Religious holidays in India, the dispensation of masks and rules on social distancing proclaimed by Bolsonaro and Trump, Johnson’s denunciation of lockdowns in the fall of 2020: short-term management can only seduce and mobilize support, while uniformly leading to a veritable bloodbath.
This model can be found among the ranks of the extreme national-populist right: like the Rassemblement national in France, which simultaneously denounces the European Union’s “criminal role” and calls for the closure of borders and a stronger fight against immigration, while demanding the lockdowns be lifted. It also feeds these new forms of libertarian expression, mobilizing people against wearing masks, curfews and, more generally, any restrictive regulatory decision.
In contrast, the other variants of nationalism have more positive results.

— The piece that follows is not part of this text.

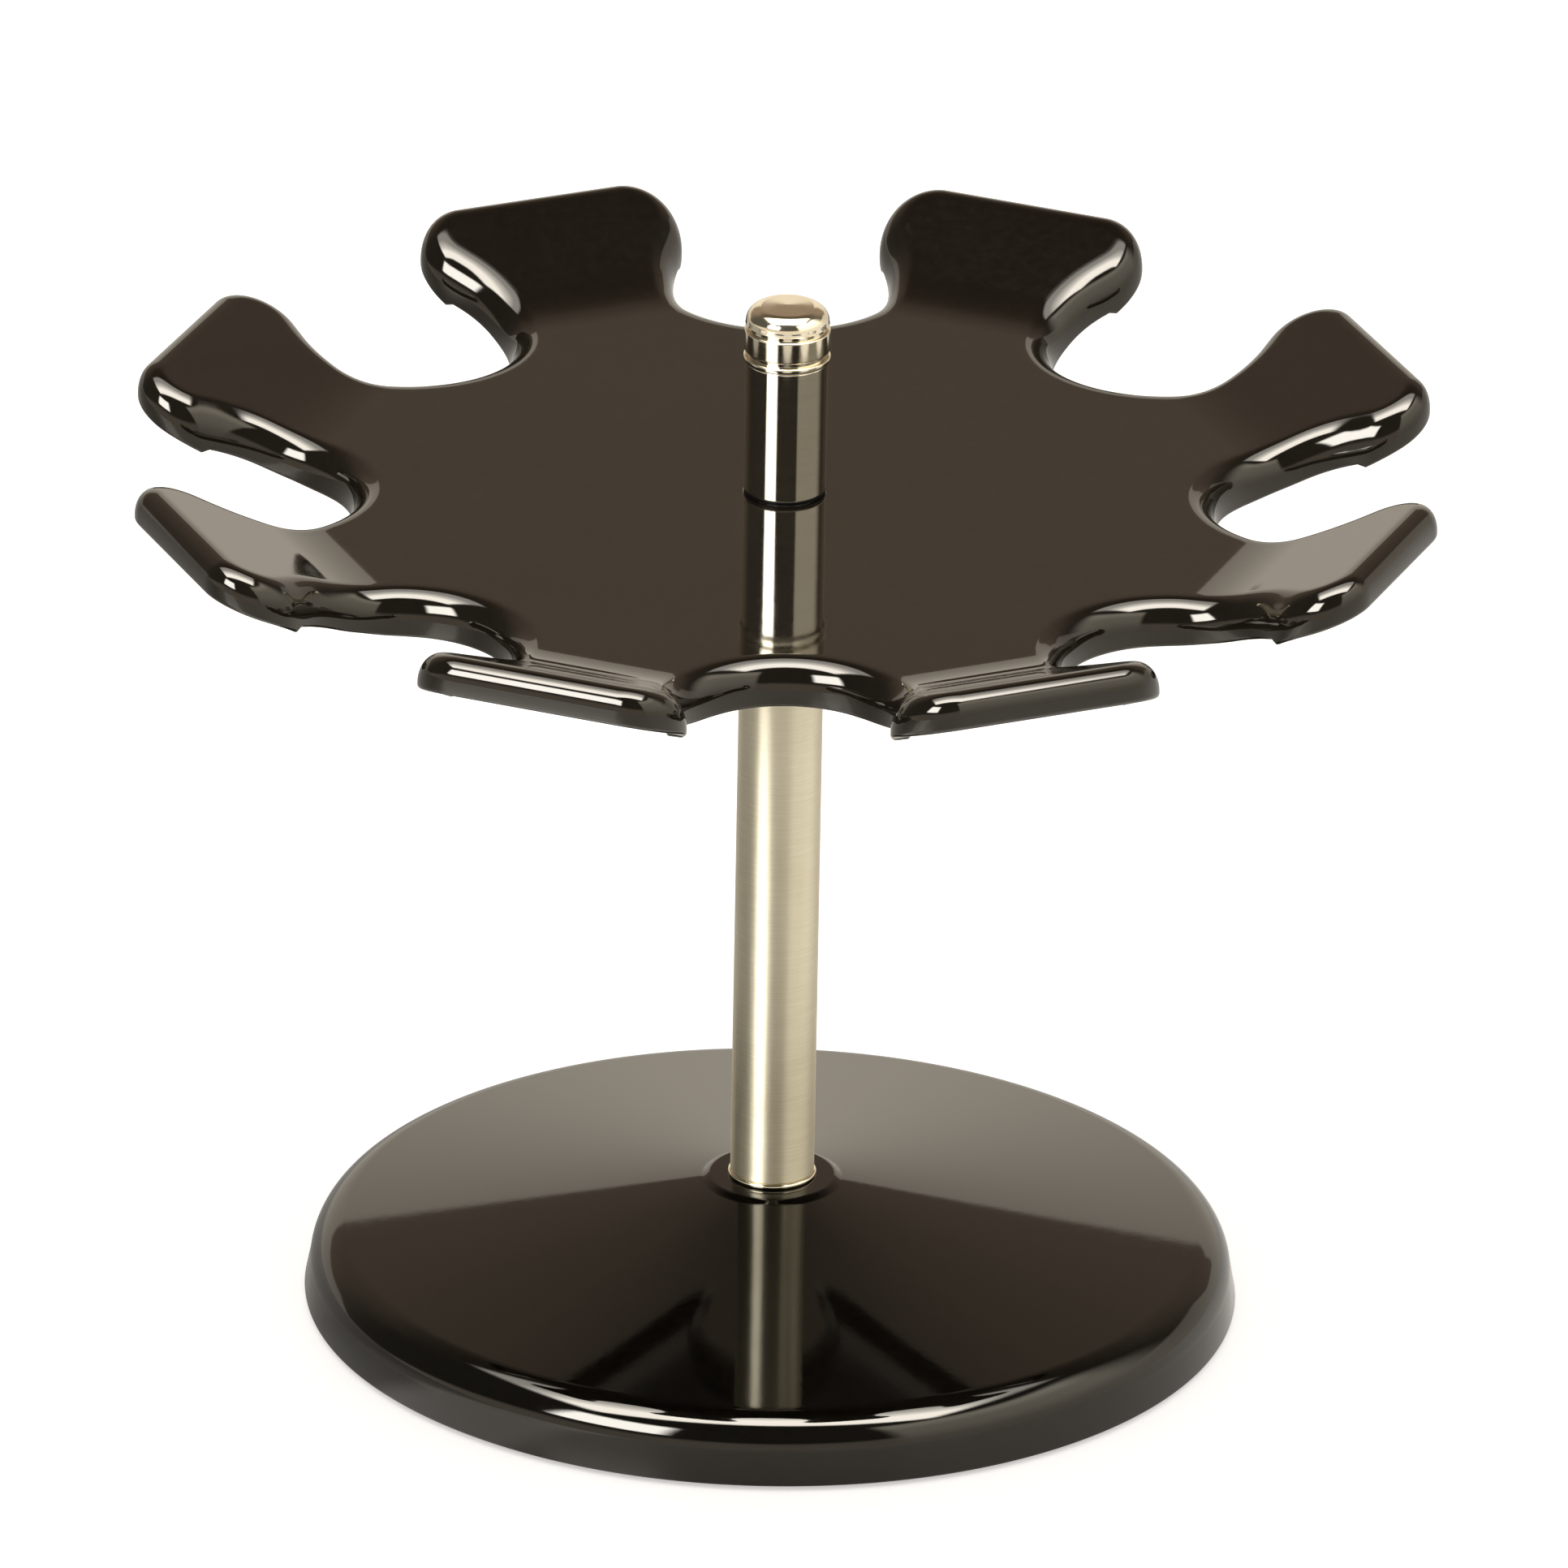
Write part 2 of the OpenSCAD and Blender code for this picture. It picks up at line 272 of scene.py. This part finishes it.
# base, from the inside out: the wall, the rolled rim, the straight slope of the dome (it meets the roundings without
# a corner, so it isn't held), and the small boss at the post
cover = (
    [(HOLE_R + 0.1, BOSS_Z - 3), (12, BOSS_Z - 3), (13, BOSS_Z - 3.2)]
    + arc(WALL_R - RIM_R, RIM_H - RIM_R, RIM_R - COVER_WALL, 80, 0, 12)
    + [(47.5, 0.5)] + arc(49.75, 0.75, 0.25, -90, 0, 4)
    + arc(WALL_R - RIM_R, RIM_H - RIM_R, RIM_R, 2, 81, 40)
    + arc(7.9, BOSS_Z + 0.5, 1.0, -99, -118, 6)
    + arc(6.6, BOSS_Z - 0.8, 0.8, 58, 90, 6) + [(HOLE_R + 0.1, BOSS_Z)])
turned("base_dome", cover, base_black, "base_cover", segments=384)

turned("foot_ring", held(
    [(HOLE_R, BOSS_Z)] + arc(POST_R - 0.05, BOSS_Z + 0.3, 0.3, -90, 90, 14) + [(HOLE_R, BOSS_Z + 0.6)]),
    knob_nickel, "post_foot_ring")

turned("post", held(
    [(POST_R - 1, POST_Z)] + arc(POST_R - 0.18, POST_Z + 0.18, 0.18, -90, 0, 5)
    + arc(POST_R - 0.18, POST_TOP - 0.18, 0.18, 0, 90, 5) + [(POST_R - 1, POST_TOP)]),
    satin, "post_tube")

turned("neck", held(
    [(HOLE_R, NECK_Z)] + arc(NECK_R - 0.15, NECK_Z + 0.15, 0.15, -90, 0, 5)
    + arc(NECK_R - 0.15, COLLAR_Z - 0.15, 0.15, 0, 90, 5) + [(HOLE_R, COLLAR_Z)]),
    nickel, "neck_sleeve")

turned("collar", held(
    [(HOLE_R, COLLAR_Z), (KNOB_R - 0.25, COLLAR_Z)] + arc(KNOB_R - 0.22, COLLAR_Z + 0.25, 0.22, -60, 0, 6)
    + arc(KNOB_R - 0.18, COLLAR_Z + 0.52, 0.18, 0, 90, 6) + [(HOLE_R, RING_Z)]),
    knob_nickel, "neck_collar")

low, high = RING_Z + 0.55, CAP_Z - 0.5
turned("under_knob_ring", held(
    [(HOLE_R, RING_Z), (GROOVE_R, RING_Z), (GROOVE_R, low)] + arc(KNOB_R - 0.25, low + 0.2, 0.2, -90, 0, 6)
    + arc(KNOB_R - 0.25, high - 0.2, 0.2, 0, 90, 6) + [(GROOVE_R, high), (GROOVE_R, CAP_Z), (HOLE_R, CAP_Z)]),
    knob_nickel, "knob_ring")

turned("knob", held(
    [(0, CAP_Z + 0.85), (2.3, CAP_Z + 0.85), (2.55, CAP_Z + 0.6), (2.55, CAP_Z), (KNOB_R - 0.25, CAP_Z),
     (KNOB_R - 0.15, CAP_Z + 0.1)]
    + arc(2.6, TOP_Z - 1.75, 1.85, 0, 90, 32, ry=1.65) + [(0, TOP_Z)]),
    knob_nickel, "knob_cap")

# plate: the plan of the solid in finer steps. To match the photo more closely, the bend is 2 mm shorter than the
# solid's, the rounding falls further than it goes in, and the rim hangs 0.3 mm less.
ARMS, HALF = 8, 22.5
NOTCH_R, NOTCH_C, FLARE = 11.6, 57.5, 14.0
REACH, CORNER = 70.4, 5.6
BEND_0, BEND_L, SLOPE = 49.2, 6.6, 22.7
SKIN, WALL, EDGE, FALL = 2.2, 2.0, 3.0, 3.9
DEEP, SHALLOW, LUG = 4.9, 4.6, 0.55
SHALLOW_X, DEEPEN = 53.2, 6.0  # where the rim of the flap ends, and how far it takes to reach its depth in the notch
HUB_Z = PLATE_Z - 7.7
RIB_START, RIB_END, RIB_DEPTH = 7.2, 43.0, 2.4
nx, ny = NOTCH_C * cosd(HALF), NOTCH_C * sind(HALF)
arc_end = HALF - 90 + FLARE
run = (REACH - CORNER - nx - (NOTCH_R + CORNER) * cosd(arc_end)) / cosd(HALF + FLARE)
cx = REACH - CORNER
cy = ny + (NOTCH_R + CORNER) * sind(arc_end) + run * sind(HALF + FLARE)
ARC_N, CORNER_N = 40, 24
ROWS = ARC_N + CORNER_N + 3


def rise(x):
    x -= BEND_0
    t = math.tan(math.radians(SLOPE))
    return 0.0 if x < 0 else t * x * x / (2 * BEND_L) if x < BEND_L else t * (x - BEND_L / 2)


def edge(j, i):
    """A point of half an arm's outline, moved in by i, and the depth of the rim there: deep in the notch, shallow
    round the flap, with a small lug where the flap's corner begins."""
    if j <= ARC_N:
        a = HALF - 180 + (arc_end + 180 - HALF) * j / ARC_N
        s = min(1.0, max(0.0, (SHALLOW_X - nx - NOTCH_R * cosd(a)) / DEEPEN))
        depth = SHALLOW + (DEEP - SHALLOW) * s * s * (3 - 2 * s)
        return nx + (NOTCH_R + i) * cosd(a), ny + (NOTCH_R + i) * sind(a), depth
    if j == ARC_N + 1:
        (x0, y0, _), (x1, y1, _) = edge(j - 1, i), edge(j + 1, i)
        return (x0 + x1) / 2, (y0 + y1) / 2, SHALLOW
    t = (j - ARC_N - 2) / CORNER_N
    a = (arc_end + 180) * (1 - t)
    return cx + (CORNER - i) * cosd(a), cy + (CORNER - i) * sind(a), SHALLOW + LUG * max(0.0, 1 - 3 * t) ** 2


# rows of the skin from its top over the rim to its underside: inset, drop, and the share of the rim's depth
levels = [(EDGE + 0.5, 0, 0)]
levels += [(EDGE * (1 - sind(a)), FALL * (1 - cosd(a)), 0) for a in range(0, 91, 6)]
levels += [(0, -0.6, 1)]
levels += [(0.5 * (1 - cosd(a)), -0.5 * (1 - sind(a)), 1) for a in range(0, 91, 18)]
levels += [(WALL - 0.25 * (1 - sind(a)), -0.25 * (1 - cosd(a)), 1) for a in range(0, 91, 30)]
levels += [(WALL + 0.6 * (1 - sind(a)), SKIN + 0.6 * (1 - cosd(a)), 0) for a in range(90, -1, -15)]
levels += [(WALL + 1.1, SKIN, 0)]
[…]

While the “conservative” nationalism found in many European countries, particularly in France, is having some difficulty reconciling itself with globalization, the “emancipatory” nationalism, born out of the spirit of non-alignment and the G77 which is still largely present in the South, particularly among certain political and intellectual elites, knows how to adapt to it, to the point of demonstrating a relative resilience in dealing with the pandemic. This nationalistic variant also inspires protesting speeches, such as in Senegal, where President Macky Sall publicly protested against the lack of vaccine aid from the international community.
The effectiveness of the national-authoritarian model and civic nationalism
Above all, beyond the uncertainties that surround the reliability of the figures, the effectiveness of the Chinese or Vietnamese national-authoritarian model should be noted, even if the cost of its methods was very high. Finally, we will focus on the success of the South Korean, Taiwanese, Singaporean, and even Japanese models, which fall under what some have called “civic nationalism” or “post-nationalism” (Sun-song Park, “A Single People and a Shared Nationalism?”, Pouvoirs, vol. 167, 2018). The latter goes beyond strict state and repressive authoritarianism by an active coalescence of a civil society that adapts to globalization and restructures its social behavior accordingly. This new model extends beyond its Asian fiefdom to New Zealand, perhaps even to Germany or Scandinavia.
Thus, several “variants” of a nationalism that never ceases to mutate are formed: some adapt almost perfectly to globalization, proving to be effective in dealing with its challenges. Others, on the contrary, lock themselves in a contentious role, until they are finally crushed or neutralized by the global challenges, leading to human tragedies. This is a good opportunity to meditate on the urgent need for global governance, which we now know does not destroy all forms of national expression.